On my journey my thoughts were less on the beauty of the scenery, but more on the sight that filled my mirror, for it felt like I was being terrorised by a truck, as if I had stepped into Stephen Spielberg’s movie Dune. For a while I had been driving in the company of a huge black Peterbilt truck, the faceless driver of which was being incredibly agressive (not just with me, he was trying to own the entire freeway). In my mirror the two towering exhaust pipes on either side of the cab looked like the horns of a devil (the effect enhanced by the black and red livery), whilst the great square radiator grill, looked as it were opening in preparation to devour my little red car. Every time that traffic contrived to separate us, I breathed a sigh of relief, but in no time I would hear the deep gutteral growl as the diesel engine revved and he swept back by me again.

We left Massachusetts and drove on into Connecticut and soon I could see the unmistakable skyline of Hartford to my right. On Charles Dickens’ journey in February1842 he had left the railroad at Springfield and, as The Connecticut River was relatively free of ice, he would continue to Hartford by water.

‘The captain of a small steamboat was going to make his first trip for the season that day (the second February trip, I believe, within the memory of man), and only waited for us to go on board. Accordingly, we went on board, with as little delay as might be. He was as good as his word, and started directly.

It certainly was not called a small steamboat without reason. I omitted to ask the question, but I should think it must have been of about half a pony power. Mr. Paap, the celebrated Dwarf, might have lived and died happily in the cabin…’

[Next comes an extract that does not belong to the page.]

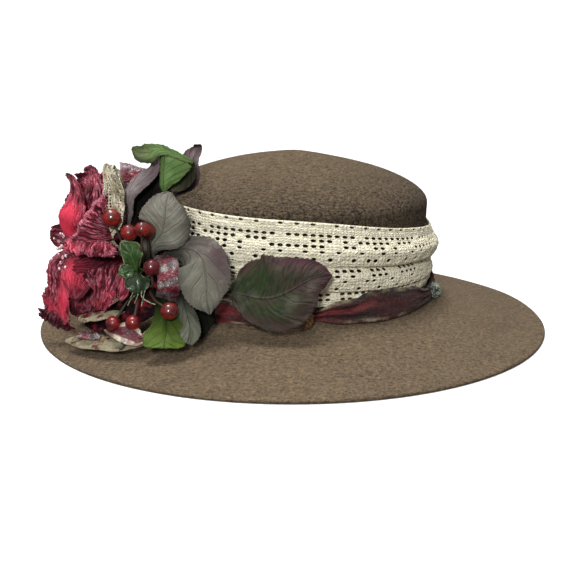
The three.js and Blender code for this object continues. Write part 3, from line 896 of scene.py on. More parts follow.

‘I am afraid to tell how many feet short this vessel was, or how many feet narrow: to apply the words length and width to such measurement would be a contradiction in terms. But I may state that we all kept the middle of the deck, lest the boat should unexpectedly tip over.’

In contrast to the lovely clear winter’s day on which I was travelling, Dickens also pointed out that ‘It rained all day as I once thought it never did rain anywhere, but in the Highlands of Scotland.’

Having reached Hartford Charles enjoyed the space of a comfortable hotel and continued towards New York that night by railroad again

I think that, even despite the predatory truck which still stalked me, I was happier in my little cherry red Rogue, than Charles had been on his tiny steam boat!

As I had no particular time agenda, I decided that it might be fun to do a little exploring, and when I saw signs for the town of Wallingford, I decided to leave the main route and see what I could see.

I had chosen this particular town because it bears the same name as a small town close to us in Oxfordshire, and it felt like a nice way to make a connection with home. I found a parking spot outside a small grocery stop close to the railroad which passes through the town, and as I alighted from the car, I was rewarded with that most American of all sounds, the clanging of a crossing bell and the hooting of a train as it approached the crossing, actually two trains, and my senses were assulted as they passed each other.

I walked around the streets of what was obviously a very close-knit community, and eventually found a large and very old cemetery, the notice at the gate informing me that it had been opened circa 1683. I am always fascinated by the stories that a cemetery has to tell and spent quite a while just walking along the rows of old stones, picking out particular family names that spread across generations: relations who had never known each other in life but who were now united in that place.

One thing that I always look for for among grave stones is for someone who shared my birthday, and I almost found it in Wallingford, but on close investigation the date was a day out – the gentleman in question having been born on October 10 1818, whereas I was born on October 9, it was close enough though and imagine my surpise when I stepped back and looked at the family name: Jeralds.

It was getting a bit cold now and I walked back to the car to continue my journey towards New York, passing signs to New Haven, where Dickens had stopped for a night, commenting on the beautiful old Elm Trees that abounded in the city.

As I got closer to New York, entering The Bronx, I hit traffic. Heavy traffic. Stationary traffic. I looked at my phone and managed to find an alternative route, but I was very glad that I did not have a show scheduled for that evening, for I would be beginning to feel very nervous. My new route took me through some elegant neighbourhoods, where Christmas decorations were hung and sacks of leaves were waiting to be taken away, which was a very nice, albeit brief, constrast to the strip malls and factories that line the main routes. Traffic cleared, I motored on and now it was time to leave Charles’ journey, for he had headed into the heart of New York City whereas I turned to the east and follwed signs for the Throgs Neck Bridge which took me onto Long Island, and it was as I crossed the great green suspension bridge that I caught my first glimpse of the Manhatten skyline, almost ghost like as the winter sun was low in the sky behind it. It was an amazing view of an amazing city.

I continued on until I reached my destination, a large Marriott hotel in the town of Uniondale.

On Tuesday I will be performing A Christmas Carol at the nearby Public Library, but during the day I will have the opportunity to explore Long Island and maybe make a literary pilgrimage!